The offset values across all these points were then interpolated to a global raster dataset, which is combined with the light emission dataset to perform a broad calibration to 0 of those locations that should show no emission.
As this study only covers a fraction of the globe, it was necessary to adapt the point grid to suit the smaller study area. Instead, a grid was created with points at 5-kilometre intervals, and then the same micro-siting exercise was performed as in the paper, with points being limited to moving within 2 kilometre of their original location. If no locations with zero light emission could be found within this distance, the point was removed.
The grid of points used can be seen in Figure 4.1. The coordinates of each point are detailed in Appendix C.
The data has been georeferenced and clipped in GIS to the study area boundary with an additional 6 kilometre buffer around the edge (to ensure the entire area is covered by complete pixels). The data has also been resampled to 400m x 400m pixel size.
[i] Coesfeld, J., Kuester, T., Kuechly, H.U., Kyba, C.C.M. (2020) Reducing Variability and Removing Natural Light from Nighttime Satellite Imagery: A Case Study Using the VIIRS DNB, Sensors; 20(11):3287. – https://www.mdpi.com/1424-8220/20/11/3287
Figure 4.1: Zero-points for calibration
The units of measurement of the light pollution dataset are nanowatts per centimetre squared per steradian (nw/cm2/sr). In simple terms, the lower the value, the lower the light pollution levels (and the darker the skies are likely to be) and the higher the values, the greater the levels of light pollution. The data values were initially divided into nine colour bands ranging from dark blues (low brightness values) to dark reds (high brightness values) to match the existing national map classification.
Given the high proportion of the districts falling in the darkest category, it was considered sensible to explore differentiation within this band by creating sub-categories within the national equivalent band 1. The spread of the darkest pixels was split by quantile classification, allowing differentiation between the lowest value 50% pixels scoring <0.25 as colour band 1a, and the higher value 50% of pixels scoring <0.25 classified as colour band 1b as shown in Table 4a.

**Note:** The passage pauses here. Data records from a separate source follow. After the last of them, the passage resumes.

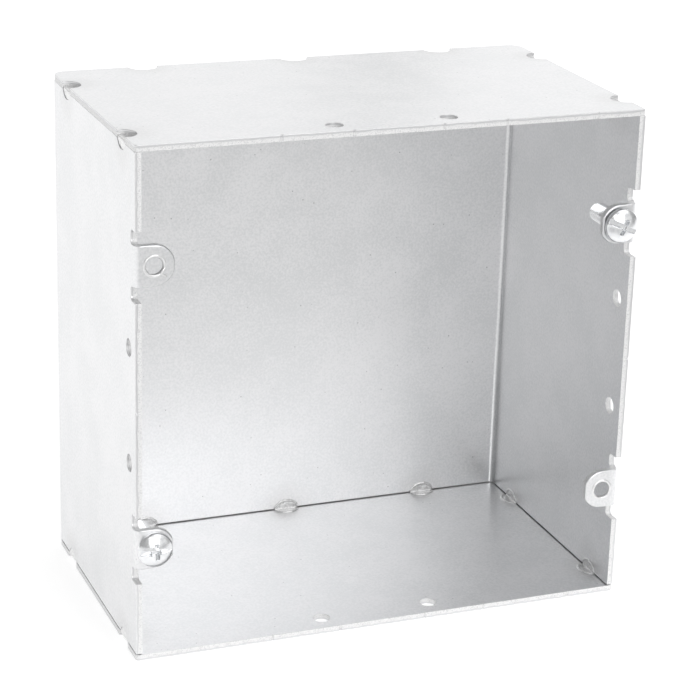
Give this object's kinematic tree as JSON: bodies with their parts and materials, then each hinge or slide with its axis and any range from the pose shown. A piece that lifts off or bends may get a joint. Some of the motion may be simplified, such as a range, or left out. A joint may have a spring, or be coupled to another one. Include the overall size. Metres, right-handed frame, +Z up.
{
  "type": "square electrical box",
  "caption": "Square welded steel wiring box, open at the front, with corner-notched plates, tapped cover tabs and cover screws.",
  "frame": {"origin": "centre of the bottom plate's underside, which the box stands on", "axes": "+Z up, +Y from the open front to the back wall, +X to the right seen from the open front"},
  "size_m": [0.127, 0.0755, 0.127],
  "materials": {
    "galvanised_sheet": "galvanised sheet, satin",
    "weld_metal": "rough weld metal",
    "zinc_screw": "bright zinc plating"
  },
  "bodies": {
    "root": {"box_body": "galvanised_sheet", "top_plate": "galvanised_sheet", "bottom_plate": "galvanised_sheet", "lower_left_screw": "zinc_screw", "upper_right_screw": "zinc_screw", "top_weld_back_left": "weld_metal", "top_weld_back_middle": "weld_metal", "top_weld_back_right": "weld_metal", "top_weld_left_front": "weld_metal", "top_weld_left_rear": "weld_metal", "top_weld_right_front": "weld_metal", "top_weld_right_rear": "weld_metal", "bottom_weld_back_left": "weld_metal", "bottom_weld_back_middle": "weld_metal", "bottom_weld_back_right": "weld_metal", "bottom_weld_left_front": "weld_metal", "bottom_weld_left_rear": "weld_metal", "bottom_weld_right_front": "weld_metal", "bottom_weld_right_rear": "weld_metal"}
  },
  "joints": []
}
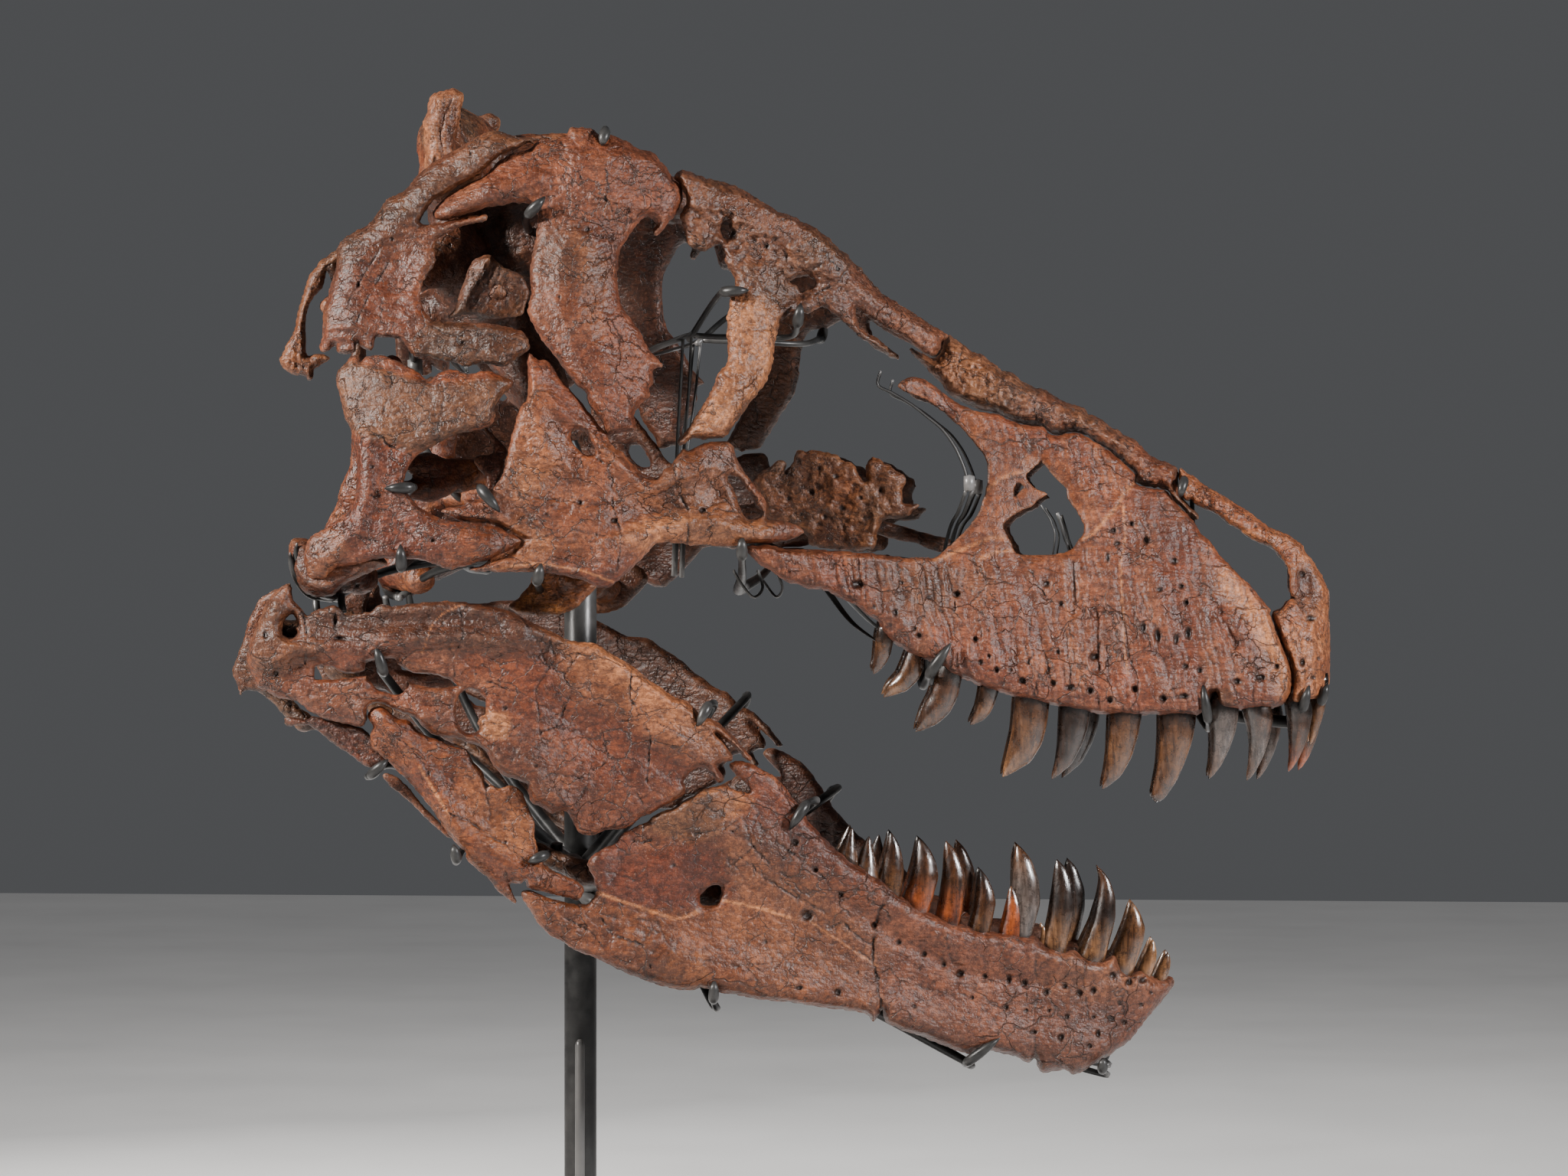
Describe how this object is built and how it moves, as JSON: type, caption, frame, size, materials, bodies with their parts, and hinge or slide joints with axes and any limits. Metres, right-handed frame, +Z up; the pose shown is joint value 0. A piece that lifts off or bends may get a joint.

Table 4a: Colour bands and values
Further detail on the data source, units of measurement and how the data has been processed can be found in Appendix D. The methodology correlates with the CPRE England’s Light Pollution and Dark Skies report produced by LUC in May 2016.
Important note:
Although the methodology correlates with the CPRE England’s Light Pollution and Dark Skies report (2016), the 2022 satellite data used to create the current map is not comparable with the 2015 data that was used for the CPRE national map. The way the VIIRS data is processed has changed multiple times since 2016 and the calibration method applied here did not exist in 2016. Therefore, results from this report are not directly comparable to the dark skies statistics measured for districts in the CPRE report (2016).
The Dark Skies Results Map shows the resulting Dark Skies/Light Pollution map once the data has been classified into the colour bands shown in Table 4a. The map clearly identifies the main concentrations of night time lights, creating light pollution that spills up into the night sky.
By contrast, the map also identifies areas where there is very little night time lighting and where the sky would be expected to be truly dark without the problems caused by light pollution.